■ DIRECTIONS FOR THIS TASK ■
Of the material below, the lines to be retyped are those from the line containing "for name, piece" through the line containing "obj.parent = empty", inclusive; reproduce them exactly.

■ INFORMATION PROVIDED ■
▼

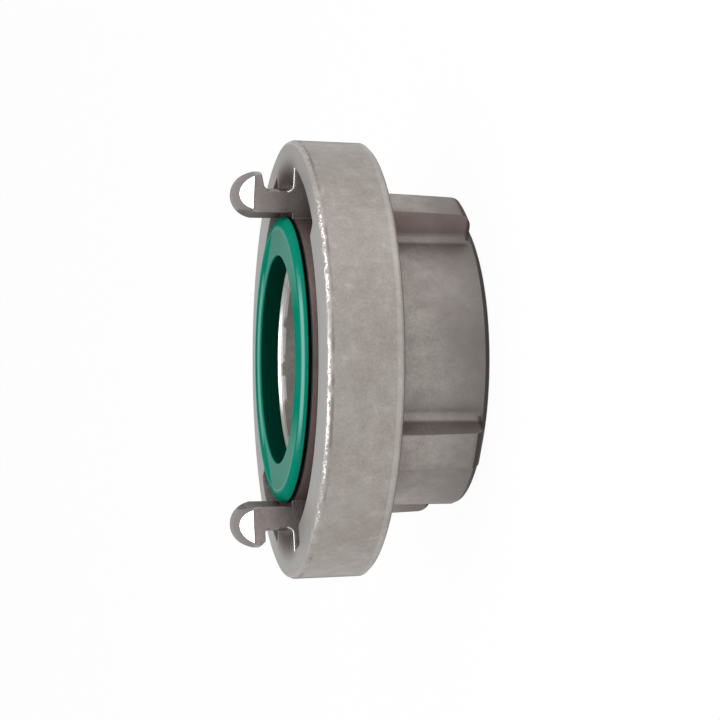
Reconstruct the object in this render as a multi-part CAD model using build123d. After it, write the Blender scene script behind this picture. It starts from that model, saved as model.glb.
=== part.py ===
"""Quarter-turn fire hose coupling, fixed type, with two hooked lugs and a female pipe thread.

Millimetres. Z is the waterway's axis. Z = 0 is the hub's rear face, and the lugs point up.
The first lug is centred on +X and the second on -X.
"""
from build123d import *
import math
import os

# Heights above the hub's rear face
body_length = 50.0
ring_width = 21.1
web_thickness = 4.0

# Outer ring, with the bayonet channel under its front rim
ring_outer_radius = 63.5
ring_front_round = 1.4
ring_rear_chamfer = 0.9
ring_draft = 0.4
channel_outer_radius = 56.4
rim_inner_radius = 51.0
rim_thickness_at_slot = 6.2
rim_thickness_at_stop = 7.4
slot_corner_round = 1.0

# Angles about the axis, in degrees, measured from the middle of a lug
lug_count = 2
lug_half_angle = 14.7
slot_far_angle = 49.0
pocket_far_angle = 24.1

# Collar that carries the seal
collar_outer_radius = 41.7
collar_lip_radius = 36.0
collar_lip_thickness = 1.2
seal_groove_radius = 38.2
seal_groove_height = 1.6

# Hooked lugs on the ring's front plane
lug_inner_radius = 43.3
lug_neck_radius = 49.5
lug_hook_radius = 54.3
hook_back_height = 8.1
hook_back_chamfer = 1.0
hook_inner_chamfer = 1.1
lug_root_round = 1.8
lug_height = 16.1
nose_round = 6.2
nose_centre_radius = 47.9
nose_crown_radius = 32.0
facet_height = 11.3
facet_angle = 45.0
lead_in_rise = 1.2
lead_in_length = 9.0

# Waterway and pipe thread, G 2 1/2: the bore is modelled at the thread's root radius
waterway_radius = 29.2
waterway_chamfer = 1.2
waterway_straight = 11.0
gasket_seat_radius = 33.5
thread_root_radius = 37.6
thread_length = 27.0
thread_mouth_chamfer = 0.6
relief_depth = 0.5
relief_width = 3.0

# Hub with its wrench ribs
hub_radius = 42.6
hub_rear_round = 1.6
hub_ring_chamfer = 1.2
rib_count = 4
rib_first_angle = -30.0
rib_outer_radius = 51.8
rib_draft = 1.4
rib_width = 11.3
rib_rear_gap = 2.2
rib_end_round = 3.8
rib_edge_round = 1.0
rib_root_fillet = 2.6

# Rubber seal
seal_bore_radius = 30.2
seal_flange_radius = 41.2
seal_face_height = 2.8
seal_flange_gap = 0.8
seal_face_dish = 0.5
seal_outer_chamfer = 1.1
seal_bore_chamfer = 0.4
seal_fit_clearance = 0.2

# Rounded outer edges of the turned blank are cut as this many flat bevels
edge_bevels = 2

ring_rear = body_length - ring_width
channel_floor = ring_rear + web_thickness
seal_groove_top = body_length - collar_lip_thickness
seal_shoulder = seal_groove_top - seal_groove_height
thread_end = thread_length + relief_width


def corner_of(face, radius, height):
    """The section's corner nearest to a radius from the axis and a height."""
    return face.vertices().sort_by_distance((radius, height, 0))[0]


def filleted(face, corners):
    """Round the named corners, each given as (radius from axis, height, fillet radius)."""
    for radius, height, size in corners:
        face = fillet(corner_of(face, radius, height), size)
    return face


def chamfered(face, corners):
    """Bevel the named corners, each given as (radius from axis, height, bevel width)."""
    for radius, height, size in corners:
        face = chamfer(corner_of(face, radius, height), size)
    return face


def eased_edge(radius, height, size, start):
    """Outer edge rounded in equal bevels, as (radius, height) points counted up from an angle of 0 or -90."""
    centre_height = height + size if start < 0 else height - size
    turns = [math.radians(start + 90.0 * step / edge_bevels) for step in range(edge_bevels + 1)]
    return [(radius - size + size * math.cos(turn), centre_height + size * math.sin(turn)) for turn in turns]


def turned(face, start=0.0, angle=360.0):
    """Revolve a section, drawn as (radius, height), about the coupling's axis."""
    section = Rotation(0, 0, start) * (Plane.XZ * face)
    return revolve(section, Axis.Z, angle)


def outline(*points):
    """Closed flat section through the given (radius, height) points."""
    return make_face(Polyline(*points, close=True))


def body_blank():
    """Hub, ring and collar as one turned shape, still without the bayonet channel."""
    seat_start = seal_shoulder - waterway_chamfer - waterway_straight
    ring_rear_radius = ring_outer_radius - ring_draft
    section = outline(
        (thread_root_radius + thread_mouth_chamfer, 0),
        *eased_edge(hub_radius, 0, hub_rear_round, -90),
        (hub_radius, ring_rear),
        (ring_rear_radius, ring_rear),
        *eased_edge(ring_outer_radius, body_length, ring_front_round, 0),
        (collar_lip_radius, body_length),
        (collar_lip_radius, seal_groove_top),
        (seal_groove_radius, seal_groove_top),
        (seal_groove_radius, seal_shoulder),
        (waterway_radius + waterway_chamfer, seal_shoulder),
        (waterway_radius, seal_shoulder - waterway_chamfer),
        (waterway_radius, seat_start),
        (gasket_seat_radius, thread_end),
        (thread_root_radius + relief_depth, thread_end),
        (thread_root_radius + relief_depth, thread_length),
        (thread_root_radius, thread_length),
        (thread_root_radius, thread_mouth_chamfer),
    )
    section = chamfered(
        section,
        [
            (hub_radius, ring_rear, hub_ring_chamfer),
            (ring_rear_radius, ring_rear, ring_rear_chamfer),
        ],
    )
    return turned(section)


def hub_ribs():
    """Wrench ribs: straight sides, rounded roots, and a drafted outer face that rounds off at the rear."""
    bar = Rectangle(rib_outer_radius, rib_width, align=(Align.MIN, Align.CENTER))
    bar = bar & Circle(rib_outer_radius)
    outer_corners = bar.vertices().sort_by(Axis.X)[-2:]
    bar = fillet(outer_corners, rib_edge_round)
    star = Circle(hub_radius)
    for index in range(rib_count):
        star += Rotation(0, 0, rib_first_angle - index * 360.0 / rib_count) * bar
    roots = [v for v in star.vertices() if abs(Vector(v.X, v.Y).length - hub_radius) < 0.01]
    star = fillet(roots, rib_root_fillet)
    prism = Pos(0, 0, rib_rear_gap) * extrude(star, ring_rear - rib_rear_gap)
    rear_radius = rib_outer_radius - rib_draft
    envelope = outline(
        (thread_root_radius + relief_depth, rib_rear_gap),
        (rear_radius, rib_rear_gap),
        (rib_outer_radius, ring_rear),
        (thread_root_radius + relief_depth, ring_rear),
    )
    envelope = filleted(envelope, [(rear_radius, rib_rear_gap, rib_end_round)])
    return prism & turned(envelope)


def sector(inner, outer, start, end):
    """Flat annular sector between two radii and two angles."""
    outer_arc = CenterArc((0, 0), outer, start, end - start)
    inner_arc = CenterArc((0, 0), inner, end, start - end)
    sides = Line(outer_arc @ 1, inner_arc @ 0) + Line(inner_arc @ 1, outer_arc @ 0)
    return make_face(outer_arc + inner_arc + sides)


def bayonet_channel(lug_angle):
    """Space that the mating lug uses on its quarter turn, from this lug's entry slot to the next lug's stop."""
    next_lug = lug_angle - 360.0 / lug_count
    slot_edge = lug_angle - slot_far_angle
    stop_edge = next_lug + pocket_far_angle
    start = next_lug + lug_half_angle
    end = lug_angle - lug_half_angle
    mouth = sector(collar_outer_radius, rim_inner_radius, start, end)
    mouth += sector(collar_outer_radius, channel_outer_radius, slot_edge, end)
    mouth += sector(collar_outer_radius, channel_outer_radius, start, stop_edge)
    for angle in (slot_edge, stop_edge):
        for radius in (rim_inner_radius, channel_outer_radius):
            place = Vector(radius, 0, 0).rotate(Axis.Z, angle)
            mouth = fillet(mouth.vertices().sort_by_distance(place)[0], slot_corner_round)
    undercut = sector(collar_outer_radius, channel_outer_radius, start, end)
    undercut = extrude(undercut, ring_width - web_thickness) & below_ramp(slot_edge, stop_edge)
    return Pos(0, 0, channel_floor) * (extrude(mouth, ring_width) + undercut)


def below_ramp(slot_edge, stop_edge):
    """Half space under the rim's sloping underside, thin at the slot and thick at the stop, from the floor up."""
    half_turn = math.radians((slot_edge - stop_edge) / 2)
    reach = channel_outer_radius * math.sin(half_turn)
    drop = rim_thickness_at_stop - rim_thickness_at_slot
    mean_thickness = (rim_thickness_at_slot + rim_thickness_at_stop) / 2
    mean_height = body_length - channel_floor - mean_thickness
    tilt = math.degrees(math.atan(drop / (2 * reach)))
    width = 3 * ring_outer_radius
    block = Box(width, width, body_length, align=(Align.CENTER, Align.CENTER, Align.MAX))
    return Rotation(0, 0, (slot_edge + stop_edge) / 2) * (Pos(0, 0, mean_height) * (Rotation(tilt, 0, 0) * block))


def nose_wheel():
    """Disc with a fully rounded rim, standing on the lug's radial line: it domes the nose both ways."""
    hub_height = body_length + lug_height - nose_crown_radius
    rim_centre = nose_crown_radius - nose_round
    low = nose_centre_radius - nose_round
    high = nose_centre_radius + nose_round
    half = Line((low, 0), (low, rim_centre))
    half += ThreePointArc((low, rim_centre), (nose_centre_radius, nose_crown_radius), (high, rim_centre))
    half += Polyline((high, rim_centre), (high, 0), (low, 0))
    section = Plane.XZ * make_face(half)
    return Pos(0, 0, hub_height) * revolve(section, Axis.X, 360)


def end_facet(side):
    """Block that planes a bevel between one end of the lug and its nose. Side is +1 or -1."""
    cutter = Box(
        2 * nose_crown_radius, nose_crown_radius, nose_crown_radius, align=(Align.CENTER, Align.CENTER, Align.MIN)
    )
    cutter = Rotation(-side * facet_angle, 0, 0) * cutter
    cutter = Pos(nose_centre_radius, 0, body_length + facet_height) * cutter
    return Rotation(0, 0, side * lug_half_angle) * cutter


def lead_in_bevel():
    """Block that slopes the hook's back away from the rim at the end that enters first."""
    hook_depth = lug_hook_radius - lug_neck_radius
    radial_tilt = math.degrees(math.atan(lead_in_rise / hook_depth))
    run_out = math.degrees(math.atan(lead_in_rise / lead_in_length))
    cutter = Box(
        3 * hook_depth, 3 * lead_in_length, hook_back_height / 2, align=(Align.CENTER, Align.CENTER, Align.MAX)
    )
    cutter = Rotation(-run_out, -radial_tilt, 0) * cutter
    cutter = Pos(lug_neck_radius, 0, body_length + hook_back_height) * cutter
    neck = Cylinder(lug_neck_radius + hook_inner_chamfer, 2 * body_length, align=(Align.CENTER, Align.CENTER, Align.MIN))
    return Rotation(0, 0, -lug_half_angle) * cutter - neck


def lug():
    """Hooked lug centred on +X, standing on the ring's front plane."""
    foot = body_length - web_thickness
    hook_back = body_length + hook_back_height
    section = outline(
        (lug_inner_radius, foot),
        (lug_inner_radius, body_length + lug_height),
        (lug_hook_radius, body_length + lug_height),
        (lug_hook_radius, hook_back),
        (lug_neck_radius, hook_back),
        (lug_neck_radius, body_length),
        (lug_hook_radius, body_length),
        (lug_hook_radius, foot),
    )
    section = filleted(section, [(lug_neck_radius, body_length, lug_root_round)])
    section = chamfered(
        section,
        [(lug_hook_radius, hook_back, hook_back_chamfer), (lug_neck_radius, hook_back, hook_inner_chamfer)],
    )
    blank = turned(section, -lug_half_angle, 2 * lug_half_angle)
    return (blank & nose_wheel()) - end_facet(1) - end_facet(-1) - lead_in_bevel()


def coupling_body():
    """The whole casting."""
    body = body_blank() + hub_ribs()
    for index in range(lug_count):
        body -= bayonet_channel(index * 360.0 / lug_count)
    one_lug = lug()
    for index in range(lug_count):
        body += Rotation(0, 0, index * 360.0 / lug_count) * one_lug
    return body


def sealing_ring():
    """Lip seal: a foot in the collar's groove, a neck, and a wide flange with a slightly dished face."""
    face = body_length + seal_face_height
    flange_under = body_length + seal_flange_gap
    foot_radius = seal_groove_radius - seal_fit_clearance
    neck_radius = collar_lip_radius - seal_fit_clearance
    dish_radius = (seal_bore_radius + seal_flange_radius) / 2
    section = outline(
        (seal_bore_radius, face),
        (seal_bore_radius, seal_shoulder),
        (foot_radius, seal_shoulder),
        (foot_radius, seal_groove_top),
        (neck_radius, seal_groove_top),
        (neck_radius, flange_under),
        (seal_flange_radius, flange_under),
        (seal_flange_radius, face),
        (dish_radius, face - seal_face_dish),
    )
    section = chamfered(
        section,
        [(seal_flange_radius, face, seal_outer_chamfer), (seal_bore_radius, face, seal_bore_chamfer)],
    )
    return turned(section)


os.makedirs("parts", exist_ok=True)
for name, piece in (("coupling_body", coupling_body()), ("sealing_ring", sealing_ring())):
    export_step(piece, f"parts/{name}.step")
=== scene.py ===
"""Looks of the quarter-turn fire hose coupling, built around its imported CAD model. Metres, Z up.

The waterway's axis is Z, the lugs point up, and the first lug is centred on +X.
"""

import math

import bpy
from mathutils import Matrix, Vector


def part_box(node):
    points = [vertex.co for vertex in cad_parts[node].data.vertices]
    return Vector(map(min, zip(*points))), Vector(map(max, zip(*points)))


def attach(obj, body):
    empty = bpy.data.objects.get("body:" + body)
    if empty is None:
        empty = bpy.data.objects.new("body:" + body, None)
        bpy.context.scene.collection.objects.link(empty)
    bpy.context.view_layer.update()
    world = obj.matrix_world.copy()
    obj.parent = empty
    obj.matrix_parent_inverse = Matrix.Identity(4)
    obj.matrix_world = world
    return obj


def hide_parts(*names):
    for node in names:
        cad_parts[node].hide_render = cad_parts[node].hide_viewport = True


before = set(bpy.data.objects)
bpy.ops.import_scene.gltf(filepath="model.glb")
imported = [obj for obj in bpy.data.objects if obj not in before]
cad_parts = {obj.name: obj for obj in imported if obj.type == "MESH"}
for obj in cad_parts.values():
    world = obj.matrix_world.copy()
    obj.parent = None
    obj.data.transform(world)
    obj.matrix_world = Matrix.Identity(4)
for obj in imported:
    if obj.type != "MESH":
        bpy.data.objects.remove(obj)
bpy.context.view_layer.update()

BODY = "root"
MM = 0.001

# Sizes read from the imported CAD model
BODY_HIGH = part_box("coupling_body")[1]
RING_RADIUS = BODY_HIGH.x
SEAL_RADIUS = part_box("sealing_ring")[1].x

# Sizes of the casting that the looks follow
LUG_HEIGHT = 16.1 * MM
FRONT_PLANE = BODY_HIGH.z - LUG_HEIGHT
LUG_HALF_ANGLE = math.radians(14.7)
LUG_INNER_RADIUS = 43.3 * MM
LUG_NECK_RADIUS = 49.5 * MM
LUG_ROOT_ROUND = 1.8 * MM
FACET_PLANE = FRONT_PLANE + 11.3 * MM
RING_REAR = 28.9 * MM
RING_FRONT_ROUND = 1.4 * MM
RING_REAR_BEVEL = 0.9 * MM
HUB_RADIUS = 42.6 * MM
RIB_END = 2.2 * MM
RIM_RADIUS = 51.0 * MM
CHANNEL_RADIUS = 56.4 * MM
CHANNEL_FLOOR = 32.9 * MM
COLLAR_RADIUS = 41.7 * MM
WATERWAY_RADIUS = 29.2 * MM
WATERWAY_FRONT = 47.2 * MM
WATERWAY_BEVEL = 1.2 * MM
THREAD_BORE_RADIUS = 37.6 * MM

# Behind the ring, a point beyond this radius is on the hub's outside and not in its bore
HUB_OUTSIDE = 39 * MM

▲

■ ANSWER TO THE EXERCISE ■
for name, piece in (("coupling_body", coupling_body()), ("sealing_ring", sealing_ring())):
    export_step(piece, f"parts/{name}.step")
=== scene.py ===
"""Looks of the quarter-turn fire hose coupling, built around its imported CAD model. Metres, Z up.

The waterway's axis is Z, the lugs point up, and the first lug is centred on +X.
"""

import math

import bpy
from mathutils import Matrix, Vector


def part_box(node):
    points = [vertex.co for vertex in cad_parts[node].data.vertices]
    return Vector(map(min, zip(*points))), Vector(map(max, zip(*points)))


def attach(obj, body):
    empty = bpy.data.objects.get("body:" + body)
    if empty is None:
        empty = bpy.data.objects.new("body:" + body, None)
        bpy.context.scene.collection.objects.link(empty)
    bpy.context.view_layer.update()
    world = obj.matrix_world.copy()
    obj.parent = empty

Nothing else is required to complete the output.